- **Items**:
## start
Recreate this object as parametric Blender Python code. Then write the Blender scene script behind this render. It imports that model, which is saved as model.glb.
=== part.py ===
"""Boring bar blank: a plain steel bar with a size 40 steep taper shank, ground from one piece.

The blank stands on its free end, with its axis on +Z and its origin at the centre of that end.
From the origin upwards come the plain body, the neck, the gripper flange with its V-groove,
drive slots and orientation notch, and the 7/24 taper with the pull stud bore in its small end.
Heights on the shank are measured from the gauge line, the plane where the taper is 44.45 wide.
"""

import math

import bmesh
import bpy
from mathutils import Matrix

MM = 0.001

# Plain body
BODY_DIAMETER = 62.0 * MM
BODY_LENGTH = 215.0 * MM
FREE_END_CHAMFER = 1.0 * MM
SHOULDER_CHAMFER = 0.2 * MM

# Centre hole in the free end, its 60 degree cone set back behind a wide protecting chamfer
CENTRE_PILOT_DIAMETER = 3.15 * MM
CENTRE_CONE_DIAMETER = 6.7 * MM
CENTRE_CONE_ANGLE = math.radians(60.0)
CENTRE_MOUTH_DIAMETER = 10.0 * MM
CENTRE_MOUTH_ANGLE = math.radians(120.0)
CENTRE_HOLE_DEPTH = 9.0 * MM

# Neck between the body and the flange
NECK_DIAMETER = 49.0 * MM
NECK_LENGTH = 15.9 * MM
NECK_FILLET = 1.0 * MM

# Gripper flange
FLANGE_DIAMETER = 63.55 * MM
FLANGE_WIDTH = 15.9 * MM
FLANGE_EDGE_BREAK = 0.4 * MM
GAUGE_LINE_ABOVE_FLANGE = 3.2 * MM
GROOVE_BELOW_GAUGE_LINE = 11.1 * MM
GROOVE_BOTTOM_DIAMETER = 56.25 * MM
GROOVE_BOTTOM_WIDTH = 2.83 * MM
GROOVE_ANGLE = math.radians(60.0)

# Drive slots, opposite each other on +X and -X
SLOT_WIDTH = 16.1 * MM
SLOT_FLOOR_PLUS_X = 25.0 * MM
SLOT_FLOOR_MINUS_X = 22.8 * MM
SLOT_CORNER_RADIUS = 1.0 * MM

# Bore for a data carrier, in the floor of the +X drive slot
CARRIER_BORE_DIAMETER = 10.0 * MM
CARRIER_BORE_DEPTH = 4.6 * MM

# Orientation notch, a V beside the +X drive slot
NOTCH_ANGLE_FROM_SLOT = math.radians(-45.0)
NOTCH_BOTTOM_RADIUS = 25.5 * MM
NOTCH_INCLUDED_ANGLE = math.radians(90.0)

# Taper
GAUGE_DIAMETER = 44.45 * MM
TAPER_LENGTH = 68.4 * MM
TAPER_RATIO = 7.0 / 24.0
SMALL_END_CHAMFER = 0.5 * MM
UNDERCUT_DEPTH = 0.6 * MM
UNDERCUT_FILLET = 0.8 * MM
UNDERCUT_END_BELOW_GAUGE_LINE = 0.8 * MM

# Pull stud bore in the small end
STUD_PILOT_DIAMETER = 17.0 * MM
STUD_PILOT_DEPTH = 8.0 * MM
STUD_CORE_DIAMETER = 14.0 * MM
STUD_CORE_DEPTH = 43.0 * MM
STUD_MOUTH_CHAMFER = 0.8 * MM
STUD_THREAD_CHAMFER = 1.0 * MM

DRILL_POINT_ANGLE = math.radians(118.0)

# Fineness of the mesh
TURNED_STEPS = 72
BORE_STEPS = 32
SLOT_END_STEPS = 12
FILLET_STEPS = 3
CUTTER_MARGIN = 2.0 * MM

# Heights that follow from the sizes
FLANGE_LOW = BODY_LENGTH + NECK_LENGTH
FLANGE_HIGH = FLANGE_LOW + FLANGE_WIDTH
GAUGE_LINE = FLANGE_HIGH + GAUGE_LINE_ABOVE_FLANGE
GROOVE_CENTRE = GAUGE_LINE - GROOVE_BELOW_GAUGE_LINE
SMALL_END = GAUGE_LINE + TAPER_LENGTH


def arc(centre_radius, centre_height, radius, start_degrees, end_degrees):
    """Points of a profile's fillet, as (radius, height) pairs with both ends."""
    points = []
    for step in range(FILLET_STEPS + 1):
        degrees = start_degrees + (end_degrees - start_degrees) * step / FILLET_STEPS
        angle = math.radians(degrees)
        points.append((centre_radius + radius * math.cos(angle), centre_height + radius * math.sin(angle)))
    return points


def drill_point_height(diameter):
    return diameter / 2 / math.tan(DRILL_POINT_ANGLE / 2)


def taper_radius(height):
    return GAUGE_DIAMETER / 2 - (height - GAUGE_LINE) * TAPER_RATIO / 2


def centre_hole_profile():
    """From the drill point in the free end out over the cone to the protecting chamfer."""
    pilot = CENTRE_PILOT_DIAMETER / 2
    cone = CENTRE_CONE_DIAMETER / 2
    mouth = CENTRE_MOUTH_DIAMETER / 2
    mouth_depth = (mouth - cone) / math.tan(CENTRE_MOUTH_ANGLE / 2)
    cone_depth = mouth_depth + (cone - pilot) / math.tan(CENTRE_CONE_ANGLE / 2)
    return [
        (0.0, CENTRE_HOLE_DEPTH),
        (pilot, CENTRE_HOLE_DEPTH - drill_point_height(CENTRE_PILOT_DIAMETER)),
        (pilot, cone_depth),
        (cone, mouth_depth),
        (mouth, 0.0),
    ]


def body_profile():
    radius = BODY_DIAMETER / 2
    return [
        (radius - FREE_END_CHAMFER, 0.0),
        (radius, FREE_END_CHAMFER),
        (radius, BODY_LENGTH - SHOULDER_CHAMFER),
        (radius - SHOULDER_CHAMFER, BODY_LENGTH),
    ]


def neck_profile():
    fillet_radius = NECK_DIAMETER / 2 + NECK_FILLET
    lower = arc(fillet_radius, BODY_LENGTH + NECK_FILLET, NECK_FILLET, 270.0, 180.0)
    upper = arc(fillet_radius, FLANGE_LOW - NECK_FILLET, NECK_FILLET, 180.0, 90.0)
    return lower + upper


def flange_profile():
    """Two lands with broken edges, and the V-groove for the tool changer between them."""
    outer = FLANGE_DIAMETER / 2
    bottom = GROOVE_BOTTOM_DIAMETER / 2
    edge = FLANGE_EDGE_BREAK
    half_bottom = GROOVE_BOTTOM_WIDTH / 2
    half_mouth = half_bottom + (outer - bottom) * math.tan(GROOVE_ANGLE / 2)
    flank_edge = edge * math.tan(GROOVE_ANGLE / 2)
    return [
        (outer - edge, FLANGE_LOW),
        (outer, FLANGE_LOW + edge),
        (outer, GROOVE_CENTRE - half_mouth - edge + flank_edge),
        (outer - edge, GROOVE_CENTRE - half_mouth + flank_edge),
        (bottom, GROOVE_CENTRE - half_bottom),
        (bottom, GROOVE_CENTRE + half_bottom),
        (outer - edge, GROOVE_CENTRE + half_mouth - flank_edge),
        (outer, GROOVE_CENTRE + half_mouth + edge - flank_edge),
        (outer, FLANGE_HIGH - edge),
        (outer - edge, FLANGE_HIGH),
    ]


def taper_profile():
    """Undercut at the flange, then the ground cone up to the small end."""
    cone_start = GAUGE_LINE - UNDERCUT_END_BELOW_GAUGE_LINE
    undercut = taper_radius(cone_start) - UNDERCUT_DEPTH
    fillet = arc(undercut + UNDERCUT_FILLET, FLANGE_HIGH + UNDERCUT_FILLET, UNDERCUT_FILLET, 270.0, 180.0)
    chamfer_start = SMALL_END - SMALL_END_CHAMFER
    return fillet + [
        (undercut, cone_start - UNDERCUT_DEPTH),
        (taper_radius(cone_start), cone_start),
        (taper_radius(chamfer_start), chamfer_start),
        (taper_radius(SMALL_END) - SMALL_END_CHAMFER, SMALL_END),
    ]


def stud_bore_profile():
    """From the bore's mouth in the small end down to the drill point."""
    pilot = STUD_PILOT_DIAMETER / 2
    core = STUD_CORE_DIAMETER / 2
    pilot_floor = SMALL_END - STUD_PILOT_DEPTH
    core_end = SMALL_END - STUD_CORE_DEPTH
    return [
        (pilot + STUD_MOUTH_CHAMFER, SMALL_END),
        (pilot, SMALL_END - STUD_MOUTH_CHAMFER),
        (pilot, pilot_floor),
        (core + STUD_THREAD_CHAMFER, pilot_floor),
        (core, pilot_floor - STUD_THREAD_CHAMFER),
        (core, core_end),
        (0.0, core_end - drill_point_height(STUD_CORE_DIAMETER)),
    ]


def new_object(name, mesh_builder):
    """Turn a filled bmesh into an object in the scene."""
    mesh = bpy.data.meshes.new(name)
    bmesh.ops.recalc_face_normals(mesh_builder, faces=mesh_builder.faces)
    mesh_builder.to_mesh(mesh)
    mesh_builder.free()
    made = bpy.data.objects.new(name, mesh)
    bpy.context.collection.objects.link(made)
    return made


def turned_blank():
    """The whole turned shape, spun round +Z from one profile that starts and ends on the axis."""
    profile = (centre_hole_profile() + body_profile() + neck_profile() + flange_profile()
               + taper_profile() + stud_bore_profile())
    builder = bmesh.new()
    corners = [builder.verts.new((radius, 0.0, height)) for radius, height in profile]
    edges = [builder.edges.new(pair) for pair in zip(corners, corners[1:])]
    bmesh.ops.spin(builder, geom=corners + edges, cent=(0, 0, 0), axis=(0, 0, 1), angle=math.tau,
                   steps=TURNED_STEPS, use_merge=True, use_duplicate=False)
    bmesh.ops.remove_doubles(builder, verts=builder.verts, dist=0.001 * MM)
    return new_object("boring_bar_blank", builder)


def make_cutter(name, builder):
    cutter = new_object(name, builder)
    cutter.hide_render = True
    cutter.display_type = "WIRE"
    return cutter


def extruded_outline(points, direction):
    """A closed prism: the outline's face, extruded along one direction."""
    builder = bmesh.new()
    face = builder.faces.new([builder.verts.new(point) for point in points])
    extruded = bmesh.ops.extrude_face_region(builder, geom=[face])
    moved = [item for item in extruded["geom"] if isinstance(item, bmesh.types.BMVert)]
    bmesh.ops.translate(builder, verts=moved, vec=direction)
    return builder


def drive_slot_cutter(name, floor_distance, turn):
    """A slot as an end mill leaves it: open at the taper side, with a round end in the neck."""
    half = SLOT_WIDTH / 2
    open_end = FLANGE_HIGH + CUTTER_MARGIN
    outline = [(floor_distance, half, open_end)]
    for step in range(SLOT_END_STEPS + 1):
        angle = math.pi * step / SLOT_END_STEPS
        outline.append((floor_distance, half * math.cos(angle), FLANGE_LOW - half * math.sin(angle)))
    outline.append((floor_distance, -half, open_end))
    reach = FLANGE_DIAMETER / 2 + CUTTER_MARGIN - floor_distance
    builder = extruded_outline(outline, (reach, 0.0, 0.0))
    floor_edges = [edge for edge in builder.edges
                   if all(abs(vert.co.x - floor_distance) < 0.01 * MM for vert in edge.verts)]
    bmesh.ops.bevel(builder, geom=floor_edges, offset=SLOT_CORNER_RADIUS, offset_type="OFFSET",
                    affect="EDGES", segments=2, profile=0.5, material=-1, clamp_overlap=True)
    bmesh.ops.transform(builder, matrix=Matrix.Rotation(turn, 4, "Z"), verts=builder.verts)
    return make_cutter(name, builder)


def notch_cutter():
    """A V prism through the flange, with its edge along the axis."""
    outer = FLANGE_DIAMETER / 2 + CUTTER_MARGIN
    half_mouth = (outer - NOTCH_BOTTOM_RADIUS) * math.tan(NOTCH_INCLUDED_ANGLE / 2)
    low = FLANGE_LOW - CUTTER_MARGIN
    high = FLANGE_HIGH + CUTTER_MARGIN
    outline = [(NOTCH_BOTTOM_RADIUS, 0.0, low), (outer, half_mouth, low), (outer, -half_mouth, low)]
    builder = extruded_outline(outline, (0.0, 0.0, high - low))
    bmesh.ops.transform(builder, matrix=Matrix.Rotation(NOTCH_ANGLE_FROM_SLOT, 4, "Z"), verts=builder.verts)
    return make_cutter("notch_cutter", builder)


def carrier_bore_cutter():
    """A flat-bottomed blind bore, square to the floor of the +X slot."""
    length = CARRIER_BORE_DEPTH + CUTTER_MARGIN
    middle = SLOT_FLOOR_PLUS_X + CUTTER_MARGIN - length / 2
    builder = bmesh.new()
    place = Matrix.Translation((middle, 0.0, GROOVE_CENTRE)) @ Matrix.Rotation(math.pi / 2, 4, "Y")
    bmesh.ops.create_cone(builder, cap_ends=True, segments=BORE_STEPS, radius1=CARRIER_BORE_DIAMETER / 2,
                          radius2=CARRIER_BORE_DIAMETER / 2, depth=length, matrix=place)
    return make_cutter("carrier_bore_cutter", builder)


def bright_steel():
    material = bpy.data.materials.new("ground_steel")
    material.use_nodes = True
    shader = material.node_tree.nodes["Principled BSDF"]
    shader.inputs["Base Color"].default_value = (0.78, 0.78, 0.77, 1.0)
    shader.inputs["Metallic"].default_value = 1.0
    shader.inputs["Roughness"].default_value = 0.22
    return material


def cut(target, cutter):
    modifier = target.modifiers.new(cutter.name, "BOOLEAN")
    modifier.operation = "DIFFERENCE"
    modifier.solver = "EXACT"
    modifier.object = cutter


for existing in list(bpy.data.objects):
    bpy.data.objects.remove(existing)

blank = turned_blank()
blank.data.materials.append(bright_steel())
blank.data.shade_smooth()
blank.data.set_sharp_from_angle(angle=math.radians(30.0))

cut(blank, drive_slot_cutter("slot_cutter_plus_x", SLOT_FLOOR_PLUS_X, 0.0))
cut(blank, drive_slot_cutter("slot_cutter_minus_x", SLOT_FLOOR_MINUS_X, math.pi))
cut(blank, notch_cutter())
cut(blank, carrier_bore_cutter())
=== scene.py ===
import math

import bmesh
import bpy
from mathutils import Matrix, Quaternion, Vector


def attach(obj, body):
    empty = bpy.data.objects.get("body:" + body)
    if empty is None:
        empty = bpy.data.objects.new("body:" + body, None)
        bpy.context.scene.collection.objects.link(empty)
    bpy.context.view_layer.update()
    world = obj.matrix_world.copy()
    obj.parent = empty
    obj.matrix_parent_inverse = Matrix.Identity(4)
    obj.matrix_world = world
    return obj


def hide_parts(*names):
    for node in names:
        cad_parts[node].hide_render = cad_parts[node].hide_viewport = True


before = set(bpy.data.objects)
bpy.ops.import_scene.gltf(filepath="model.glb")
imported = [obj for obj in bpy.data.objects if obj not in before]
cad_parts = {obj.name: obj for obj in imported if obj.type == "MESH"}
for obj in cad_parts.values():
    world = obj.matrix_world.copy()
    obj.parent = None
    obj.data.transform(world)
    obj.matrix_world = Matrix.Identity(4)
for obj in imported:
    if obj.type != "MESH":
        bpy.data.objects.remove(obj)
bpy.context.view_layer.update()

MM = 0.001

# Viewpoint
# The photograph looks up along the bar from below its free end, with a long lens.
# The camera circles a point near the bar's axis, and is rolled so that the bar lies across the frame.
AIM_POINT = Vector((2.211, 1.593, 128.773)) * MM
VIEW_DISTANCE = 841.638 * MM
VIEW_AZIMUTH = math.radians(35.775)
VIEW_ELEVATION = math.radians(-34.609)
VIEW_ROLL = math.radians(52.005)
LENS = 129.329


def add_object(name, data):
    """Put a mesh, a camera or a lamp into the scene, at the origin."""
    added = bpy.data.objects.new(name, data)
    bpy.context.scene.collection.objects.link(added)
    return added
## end
## start
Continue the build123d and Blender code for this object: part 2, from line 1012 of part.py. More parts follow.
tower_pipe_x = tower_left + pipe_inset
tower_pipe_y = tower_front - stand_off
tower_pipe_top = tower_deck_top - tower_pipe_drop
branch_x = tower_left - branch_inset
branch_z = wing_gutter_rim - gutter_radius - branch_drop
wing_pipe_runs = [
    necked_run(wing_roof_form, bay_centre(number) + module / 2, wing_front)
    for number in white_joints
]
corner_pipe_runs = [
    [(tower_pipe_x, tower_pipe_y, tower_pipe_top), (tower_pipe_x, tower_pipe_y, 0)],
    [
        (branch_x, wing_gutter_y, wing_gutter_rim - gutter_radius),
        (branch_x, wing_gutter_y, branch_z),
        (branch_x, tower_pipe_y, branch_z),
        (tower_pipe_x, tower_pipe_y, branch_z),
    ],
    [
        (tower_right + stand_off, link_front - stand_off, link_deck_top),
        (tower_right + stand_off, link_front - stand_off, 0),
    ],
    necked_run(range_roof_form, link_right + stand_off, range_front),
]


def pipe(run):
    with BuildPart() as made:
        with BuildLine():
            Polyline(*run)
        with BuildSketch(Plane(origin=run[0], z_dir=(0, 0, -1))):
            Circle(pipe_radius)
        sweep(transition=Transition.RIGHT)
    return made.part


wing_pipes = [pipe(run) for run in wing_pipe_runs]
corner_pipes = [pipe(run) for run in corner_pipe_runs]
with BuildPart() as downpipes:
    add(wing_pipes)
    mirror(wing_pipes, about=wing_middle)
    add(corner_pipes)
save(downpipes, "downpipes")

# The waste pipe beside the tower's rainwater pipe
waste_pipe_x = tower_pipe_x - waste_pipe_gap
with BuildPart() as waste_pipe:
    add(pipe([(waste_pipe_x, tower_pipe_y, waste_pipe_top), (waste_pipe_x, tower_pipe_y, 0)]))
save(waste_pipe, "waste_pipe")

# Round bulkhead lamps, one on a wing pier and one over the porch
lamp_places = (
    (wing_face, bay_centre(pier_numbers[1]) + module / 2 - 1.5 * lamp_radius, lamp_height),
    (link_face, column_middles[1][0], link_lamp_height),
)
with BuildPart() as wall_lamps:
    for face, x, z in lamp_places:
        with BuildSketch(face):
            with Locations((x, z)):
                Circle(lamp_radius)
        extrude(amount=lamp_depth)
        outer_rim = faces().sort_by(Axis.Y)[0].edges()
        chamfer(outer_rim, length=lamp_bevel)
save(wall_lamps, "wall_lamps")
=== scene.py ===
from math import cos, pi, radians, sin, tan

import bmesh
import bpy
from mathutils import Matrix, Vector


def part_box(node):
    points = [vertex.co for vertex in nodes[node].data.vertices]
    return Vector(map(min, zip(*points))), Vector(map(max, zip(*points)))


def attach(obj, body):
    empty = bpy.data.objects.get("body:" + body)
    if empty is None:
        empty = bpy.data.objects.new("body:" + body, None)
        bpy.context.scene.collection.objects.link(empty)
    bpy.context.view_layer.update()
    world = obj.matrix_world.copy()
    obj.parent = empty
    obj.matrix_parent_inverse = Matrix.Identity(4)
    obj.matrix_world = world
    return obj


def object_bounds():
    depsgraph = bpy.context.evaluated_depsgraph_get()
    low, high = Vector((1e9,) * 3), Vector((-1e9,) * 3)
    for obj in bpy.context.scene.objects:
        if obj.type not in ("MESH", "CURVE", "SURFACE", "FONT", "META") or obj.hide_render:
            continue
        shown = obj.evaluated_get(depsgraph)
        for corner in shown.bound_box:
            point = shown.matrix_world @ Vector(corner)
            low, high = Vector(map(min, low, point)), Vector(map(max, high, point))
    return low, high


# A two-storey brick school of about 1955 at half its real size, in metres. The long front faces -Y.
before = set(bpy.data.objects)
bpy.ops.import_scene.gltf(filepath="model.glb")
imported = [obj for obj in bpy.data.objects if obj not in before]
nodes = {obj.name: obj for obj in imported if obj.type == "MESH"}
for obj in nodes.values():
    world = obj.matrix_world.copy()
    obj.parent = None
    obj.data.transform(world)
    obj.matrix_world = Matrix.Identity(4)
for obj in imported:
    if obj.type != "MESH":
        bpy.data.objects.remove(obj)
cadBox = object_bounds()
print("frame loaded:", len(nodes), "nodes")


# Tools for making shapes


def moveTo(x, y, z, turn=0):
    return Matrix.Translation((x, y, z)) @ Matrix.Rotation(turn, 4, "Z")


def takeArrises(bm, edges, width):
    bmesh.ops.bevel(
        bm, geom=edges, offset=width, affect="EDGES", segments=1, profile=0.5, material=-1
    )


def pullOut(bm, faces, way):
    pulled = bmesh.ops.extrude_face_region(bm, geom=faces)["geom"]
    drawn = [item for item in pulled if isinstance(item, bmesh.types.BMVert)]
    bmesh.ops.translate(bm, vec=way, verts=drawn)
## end
- **Exercise**: Scan the records for the string "Vector". Copy each line in which it appears.

- **Task response**:
from mathutils import Matrix, Quaternion, Vector
AIM_POINT = Vector((2.211, 1.593, 128.773)) * MM
from mathutils import Matrix, Vector
    return Vector(map(min, zip(*points))), Vector(map(max, zip(*points)))
    low, high = Vector((1e9,) * 3), Vector((-1e9,) * 3)
            point = shown.matrix_world @ Vector(corner)
            low, high = Vector(map(min, low, point)), Vector(map(max, high, point))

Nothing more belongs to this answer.